→ Information supplied:
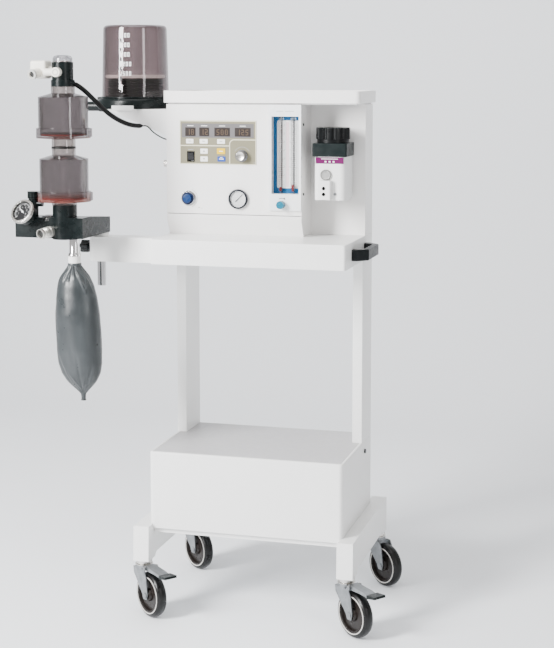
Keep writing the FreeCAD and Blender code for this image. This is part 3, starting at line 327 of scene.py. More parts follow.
def refined(node, materials, zone=None, bevel=0.7):
    """The CAD node's own shape with rounded edges, and a finish chosen face by face."""
    source = frame["nodes"][node]
    work = bmesh.new()
    work.from_mesh(source.data)
    bmesh.ops.remove_doubles(work, verts=work.verts, dist=1e-6)
    bmesh.ops.dissolve_limit(work, angle_limit=math.radians(0.4), verts=work.verts, edges=work.edges)
    mesh = bpy.data.meshes.new(node + "_skin")
    if zone:
        for face in work.faces:
            face.material_index = zone(local(face.calc_center_median()), face.normal)
    else:
        for face in work.faces:
            face.material_index = 0
    work.to_mesh(mesh)
    work.free()
    if "custom_normal" in mesh.attributes:
        mesh.attributes.remove(mesh.attributes["custom_normal"])
    obj = finished(node + "_skin", mesh, materials, BODY_OF[node], bevel)
    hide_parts(node)
    return obj


def lathe(name, profile, origin, axis, material, body, steps=72, bevel=0.0):
    """A closed ring of (radius, distance) points turned about an axis through a point."""
    basis = Vector(axis).normalized().to_track_quat("Z", "Y").to_matrix()
    start = at(*origin)
    points, faces = [], []
    count = len(profile)
    for step in range(steps):
        turn = 2 * math.pi * step / steps
        for radius, along in profile:
            offset = Vector((radius * math.cos(turn), radius * math.sin(turn), along)) * MM
            points.append(start + basis @ offset)
    for step in range(steps):
        after = (step + 1) % steps
        for k in range(count):
            following = (k + 1) % count
            faces.append((step * count + k, step * count + following,
                          after * count + following, after * count + k))
    mesh = bpy.data.meshes.new(name)
    mesh.from_pydata([tuple(p) for p in points], [], faces)
    work = bmesh.new()
    work.from_mesh(mesh)
    bmesh.ops.remove_doubles(work, verts=work.verts, dist=1e-7)
    bmesh.ops.dissolve_degenerate(work, edges=work.edges, dist=1e-7)
    bmesh.ops.recalc_face_normals(work, faces=work.faces)
    work.to_mesh(mesh)
    work.free()
    return finished(name, mesh, [material], body, bevel)


# Outlines are lists of (u, v) in millimetres, and a place turns u, v and a lift into a point.
def rect(u0, u1, v0, v1):
    return [(u0, v0), (u1, v0), (u1, v1), (u0, v1)]


def soft_rect(u0, u1, v0, v1, radius, steps=5):
    outline = []
    for cu, cv, start in ((u1 - radius, v0 + radius, -90), (u1 - radius, v1 - radius, 0),
                          (u0 + radius, v1 - radius, 90), (u0 + radius, v0 + radius, 180)):
        for step in range(steps + 1):
            turn = math.radians(start + 90 * step / steps)
            outline.append((cu + radius * math.cos(turn), cv + radius * math.sin(turn)))
    return outline


def spoke(u, v, inner, outer, degrees, width):
    """A tick that points away from a centre, clockwise degrees from straight up."""
    turn = math.radians(degrees)
    du, dv = math.sin(turn), math.cos(turn)
    half = width / 2
    return [(u + du * inner + dv * half, v + dv * inner - du * half),
            (u + du * inner - dv * half, v + dv * inner + du * half),
            (u + du * outer - dv * half, v + dv * outer + du * half),
            (u + du * outer + dv * half, v + dv * outer - du * half)]


def arc(u, v, inner, outer, first, last, steps):
    """Pieces of a ring between two clockwise angles."""
    pieces = []
    for step in range(steps):
        corners = []
        for radius, degrees in ((inner, first + (last - first) * step / steps),
                                (outer, first + (last - first) * step / steps),
                                (outer, first + (last - first) * (step + 1) / steps),
                                (inner, first + (last - first) * (step + 1) / steps)):
            turn = math.radians(degrees)
            corners.append((u + radius * math.sin(turn), v + radius * math.cos(turn)))
        pieces.append(corners)
    return pieces


STROKES = {"0": "abcdef", "1": "bc", "2": "abged", "3": "abgcd", "4": "fgbc", "5": "afgcd", "6": "afgedc",
           "7": "abc", "8": "abcdefg", "9": "abcdfg"}


def digits(text, u, v, height, weight):
    """Numbers in plain seven-stroke figures, from their lower left corner."""
    shapes = []
    wide = height * 0.5
    for index, figure in enumerate(text):
        left = u + index * (wide + height * 0.28)
        right, middle, top = left + wide, v + height / 2, v + height
        strokes = {"a": rect(left, right, top - weight, top), "d": rect(left, right, v, v + weight),
                   "g": rect(left, right, middle - weight / 2, middle + weight / 2),
                   "f": rect(left, left + weight, middle, top), "b": rect(right - weight, right, middle, top),
                   "e": rect(left, left + weight, v, middle), "c": rect(right - weight, right, v, middle)}
        shapes += [strokes[key] for key in STROKES.get(figure, "")]
    return shapes


def on_front(y):
    """The upright plane facing the user at a depth."""
    return lambda u, v, lift: at(u, y - lift, v)


def on_disc(origin, normal):
    """A tilted dial: u to its right, v up its face."""
    out = Vector(normal).normalized()
    right = Vector((0, 0, 1)).cross(out).normalized()
    up = out.cross(right)
    return lambda u, v, lift: at(*origin) + (right * u + up * v + out * lift) * MM


def raised(name, outlines, place, thickness, material, body, slot, bevel=0.0, sink=0.05):
    """Flat shapes standing a little proud of a surface: print, keys, windows and labels."""
    points, faces = [], []
    for outline in outlines:
        base, count = len(points), len(outline)
        points += [place(u, v, -sink) for u, v in outline]
        points += [place(u, v, thickness) for u, v in outline]
        faces.append(tuple(range(base, base + count)))
        faces.append(tuple(range(base + count, base + 2 * count)))
        for k in range(count):
            j = (k + 1) % count
            faces.append((base + k, base + j, base + count + j, base + count + k))
    return mesh_piece(name, points, faces, material, body, bevel)


# ------------------------------------------------------------ the curly sensor cord
COIL_ROUTE = [(-363, -220, 1179), (-352, -203.5, 1170), (-338, -172, 1145), (-318, -131, 1110),
              (-297, -91, 1089), (-281, -62, 1082), (-271, -44, 1082)]
TAIL_ROUTE = [(-271, -44, 1082), (-264.2, -31.8, 1082), (-256, -17, 1066), (-243, 10, 1052),
              (-236, 40, 1046), (-226, 60, 1045)]
CORD_WIRE = 3.2
COIL_OUTER = 11.0
COIL_PITCH = 3.6
POINTS_PER_TURN = 12


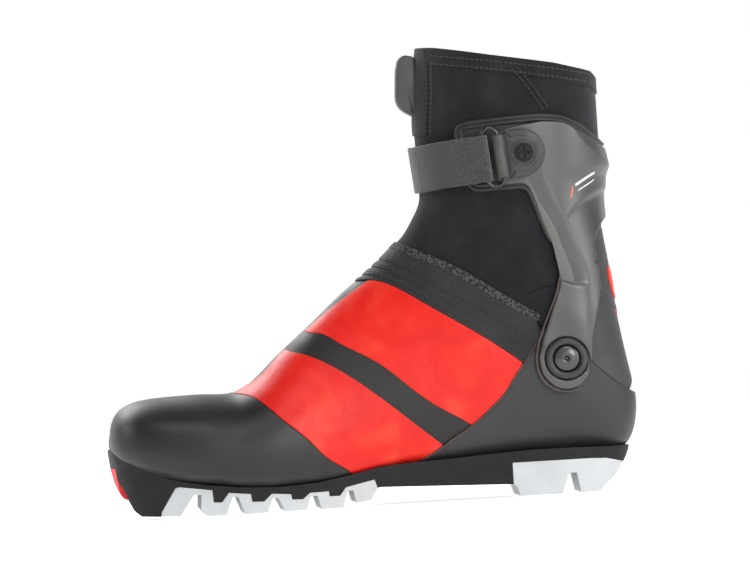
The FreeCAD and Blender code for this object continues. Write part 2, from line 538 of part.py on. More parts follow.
loop_y = -RING_Y
inner_ribbon = ribbon(INNER_LONG, wide_half_at_ring(INNER_LONG, loop_y - LOOP_OUT))
outer_ribbon = ribbon(OUTER_LONG, wide_half_at_ring(OUTER_LONG, loop_y + LOOP_IN))
z0 = SCREW_Z - half - 1
z1 = SCREW_Z + half + 1
inner_ribbon = inner_ribbon.common(box(0, RING_FRONT, -70, 0, z0, z1).fuse(box(0, 98, 0, 70, z0, z1)))
outer_ribbon = outer_ribbon.common(box(STRAP_END, RING_FRONT, -70, 0, z0, z1))
loop = Part.makeCylinder(LOOP_OUT, STRAP_WIDTH, V(RING_FRONT, RING_Y, SCREW_Z - half))
loop = loop.cut(Part.makeCylinder(LOOP_IN, STRAP_WIDTH, V(RING_FRONT, RING_Y, SCREW_Z - half)))
loop = loop.common(box(RING_FRONT, 90, -70, 0, z0, z1))
strap = inner_ribbon.fuse([outer_ribbon, loop])
strap = strap.cut(tube_y(SCREW_X, SCREW_Z, SCREW_R + BUSH_CLEARANCE, 0, 1, 20, 80))
save("strap_webbing", strap_frame(strap))

bars = []
for x in (RING_FRONT, RING_REAR):
    bars.append(Part.makeCylinder(RING_WIRE_R, 2 * RING_HALF, V(x, RING_Y, SCREW_Z - RING_HALF)))
middle = 0.5 * (RING_FRONT + RING_REAR)
bend = 0.5 * (RING_REAR - RING_FRONT)
for up in (-1, 1):
    bend_z = SCREW_Z + up * RING_HALF
    torus = Part.makeTorus(bend, RING_WIRE_R, V(middle, RING_Y, bend_z), V(0, 1, 0))
    low = min(bend_z, bend_z + up * 18)
    high = max(bend_z, bend_z + up * 18)
    bars.append(torus.common(box(50, 100, -70, 0, low, high)))
ring = bars[0].fuse(bars[1:])
save("strap_ring", strap_frame(ring))



def round_ended_plate(front, side, inner):
    """Plate with a round rear end and a raised boss under its screw."""
    outer = inner + TAB_THICK
    y0 = min(side * inner, side * outer)
    y1 = max(side * inner, side * outer)
    shape = box(front, TAB_MIDDLE_X, y0, y1, SCREW_Z - TAB_HALF, SCREW_Z + TAB_HALF)
    rear = cylinder_y(TAB_MIDDLE_X, SCREW_Z, TAB_HALF, y0, y1)
    shape = shape.fuse(rear.common(box(TAB_MIDDLE_X - 0.1, 120, -REACH, REACH, 0, 300)))
    boss = tube_y(SCREW_X, SCREW_Z, BOSS_R, 0, side, outer - 0.1, outer + BOSS_HIGH)
    return shape.fuse(boss)


plate = round_ended_plate(RING_REAR, -1, tab_face[-1])
roll = Part.makeCylinder(ROLL_R, 2 * ROLL_HALF, V(RING_REAR, RING_Y, SCREW_Z - ROLL_HALF))
notch_end = RING_REAR + ROLL_R - 0.1
plate = plate.cut(box(RING_REAR - 1, notch_end, -REACH, 0, SCREW_Z - 20, SCREW_Z - ROLL_HALF))
plate = plate.cut(box(RING_REAR - 1, notch_end, -REACH, 0, SCREW_Z + ROLL_HALF, SCREW_Z + 20))
tab = plate.fuse(roll)
tab = tab.cut(Part.makeCylinder(RING_WIRE_R + BUSH_CLEARANCE, 40, V(RING_REAR, RING_Y, SCREW_Z - 20)))
tab = tab.cut(tube_y(SCREW_X, SCREW_Z, SCREW_R + BUSH_CLEARANCE, 0, -1, 20, 80))
save("strap_tab", strap_frame(tab))

anchor = round_ended_plate(RING_REAR - 1, 1, tab_face[1])
anchor = anchor.cut(tube_y(SCREW_X, SCREW_Z, SCREW_R + BUSH_CLEARANCE, 0, 1, 20, 80))
save("strap_anchor", strap_frame(anchor))


# ---------------------------------------------------------------- zip on the lateral side
def top_point(x, y):
    """Point of the instep surface above (x, y)."""
    line = Part.makeLine(V(x, y, 50), V(x, y, 220))
    inside = line.common(body(0.0))
    return max((vertex.Point for vertex in inside.Vertexes), key=lambda p: p.z)


upper_end = top_point(ZIP_END[0], ZIP_Y)
lower_end = top_point(ZIP_START[0], ZIP_Y)
down = (lower_end - upper_end).normalize()
sideways = top_point(ZIP_END[0] - 15, ZIP_Y + 4) - top_point(ZIP_END[0] - 15, ZIP_Y - 4)
sideways = (sideways - down * sideways.dot(down)).normalize()
normal = sideways.cross(down).normalize()
if normal.z < 0:
    normal = normal * -1
bulge = 0.0
for step in range(1, 20):
    x = ZIP_END[0] + (ZIP_START[0] - ZIP_END[0]) * step / 20.0
    for dy in (-4, 0, 4):
        bulge = max(bulge, (top_point(x, ZIP_Y + dy) - upper_end).dot(normal))


def zip_block(along, half_long, half_wide, low, high):
    """Block on the zip line: along is measured down from its upper end."""
    block = Part.makeBox(2 * half_long, 2 * half_wide, high - low, V(-half_long, -half_wide, low))
    across = normal.cross(down)
    place = upper_end + down * along
    block.transformShape(FreeCAD.Matrix(down.x, across.x, normal.x, place.x,
                                        down.y, across.y, normal.y, place.y,
                                        down.z, across.z, normal.z, place.z, 0, 0, 0, 1))
    return block


zip_length = (lower_end - upper_end).Length
tape = layer(RAISED + 0.1, 0.05).common(foot_zone).common(zip_block(zip_length / 2, zip_length / 2 + 3, 7, -8, 9))
save("zip_tape", tape)
lift = bulge + 0.9
slider = zip_block(6, 5, 3.6, lift, lift + 2.6).fuse(zip_block(6, 2.6, 1.0, lift + 2.5, lift + 4.4))
slider = slider.cut(zip_block(6, 1.5, 3, lift + 2.6, lift + 3.6))
save("zip_slider", slider)
puller = zip_block(16, 10, 2.6, lift + 2.75, lift + 3.45).cut(zip_block(9.5, 4.5, 1.4, lift, lift + 6))
puller_axis = normal.cross(down)
puller_pin = upper_end + down * 6 + normal * (lift + 3.1)
puller = puller.fuse(Part.makeCylinder(0.45, 5.2, puller_pin - puller_axis * 2.6, puller_axis))
save("zip_puller", puller)
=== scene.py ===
"""Looks of a cross-country skating boot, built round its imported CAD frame.

Lengths in the tables are millimetres in the frame's axes: the toe points to -X, the medial side
faces -Y and +Z is up. Meshes are written in metres.
"""

import math

import bmesh
import bpy
import numpy as np
from mathutils import Matrix, Vector
from mathutils.bvhtree import BVHTree


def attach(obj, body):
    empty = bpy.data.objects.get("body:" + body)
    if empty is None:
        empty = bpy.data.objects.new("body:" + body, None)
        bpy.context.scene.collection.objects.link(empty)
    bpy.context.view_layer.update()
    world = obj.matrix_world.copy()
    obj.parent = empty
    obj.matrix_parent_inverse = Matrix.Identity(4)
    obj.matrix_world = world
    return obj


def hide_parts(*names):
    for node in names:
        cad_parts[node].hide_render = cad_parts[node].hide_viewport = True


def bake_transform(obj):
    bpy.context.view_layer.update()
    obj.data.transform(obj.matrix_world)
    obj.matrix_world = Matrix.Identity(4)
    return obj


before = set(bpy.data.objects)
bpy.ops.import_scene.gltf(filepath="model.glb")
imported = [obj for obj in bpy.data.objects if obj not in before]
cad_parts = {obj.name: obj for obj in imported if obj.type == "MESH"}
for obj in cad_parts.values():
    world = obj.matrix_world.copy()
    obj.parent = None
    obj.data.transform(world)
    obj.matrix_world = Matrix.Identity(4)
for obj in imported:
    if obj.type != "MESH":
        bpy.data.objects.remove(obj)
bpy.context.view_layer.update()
MM = 0.001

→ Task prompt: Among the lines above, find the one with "The FreeCAD and Blender code for this object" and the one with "return shape.fuse(boss)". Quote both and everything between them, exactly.

→ Result:
The FreeCAD and Blender code for this object continues. Write part 2, from line 538 of part.py on. More parts follow.
loop_y = -RING_Y
inner_ribbon = ribbon(INNER_LONG, wide_half_at_ring(INNER_LONG, loop_y - LOOP_OUT))
outer_ribbon = ribbon(OUTER_LONG, wide_half_at_ring(OUTER_LONG, loop_y + LOOP_IN))
z0 = SCREW_Z - half - 1
z1 = SCREW_Z + half + 1
inner_ribbon = inner_ribbon.common(box(0, RING_FRONT, -70, 0, z0, z1).fuse(box(0, 98, 0, 70, z0, z1)))
outer_ribbon = outer_ribbon.common(box(STRAP_END, RING_FRONT, -70, 0, z0, z1))
loop = Part.makeCylinder(LOOP_OUT, STRAP_WIDTH, V(RING_FRONT, RING_Y, SCREW_Z - half))
loop = loop.cut(Part.makeCylinder(LOOP_IN, STRAP_WIDTH, V(RING_FRONT, RING_Y, SCREW_Z - half)))
loop = loop.common(box(RING_FRONT, 90, -70, 0, z0, z1))
strap = inner_ribbon.fuse([outer_ribbon, loop])
strap = strap.cut(tube_y(SCREW_X, SCREW_Z, SCREW_R + BUSH_CLEARANCE, 0, 1, 20, 80))
save("strap_webbing", strap_frame(strap))

bars = []
for x in (RING_FRONT, RING_REAR):
    bars.append(Part.makeCylinder(RING_WIRE_R, 2 * RING_HALF, V(x, RING_Y, SCREW_Z - RING_HALF)))
middle = 0.5 * (RING_FRONT + RING_REAR)
bend = 0.5 * (RING_REAR - RING_FRONT)
for up in (-1, 1):
    bend_z = SCREW_Z + up * RING_HALF
    torus = Part.makeTorus(bend, RING_WIRE_R, V(middle, RING_Y, bend_z), V(0, 1, 0))
    low = min(bend_z, bend_z + up * 18)
    high = max(bend_z, bend_z + up * 18)
    bars.append(torus.common(box(50, 100, -70, 0, low, high)))
ring = bars[0].fuse(bars[1:])
save("strap_ring", strap_frame(ring))



def round_ended_plate(front, side, inner):
    """Plate with a round rear end and a raised boss under its screw."""
    outer = inner + TAB_THICK
    y0 = min(side * inner, side * outer)
    y1 = max(side * inner, side * outer)
    shape = box(front, TAB_MIDDLE_X, y0, y1, SCREW_Z - TAB_HALF, SCREW_Z + TAB_HALF)
    rear = cylinder_y(TAB_MIDDLE_X, SCREW_Z, TAB_HALF, y0, y1)
    shape = shape.fuse(rear.common(box(TAB_MIDDLE_X - 0.1, 120, -REACH, REACH, 0, 300)))
    boss = tube_y(SCREW_X, SCREW_Z, BOSS_R, 0, side, outer - 0.1, outer + BOSS_HIGH)
    return shape.fuse(boss)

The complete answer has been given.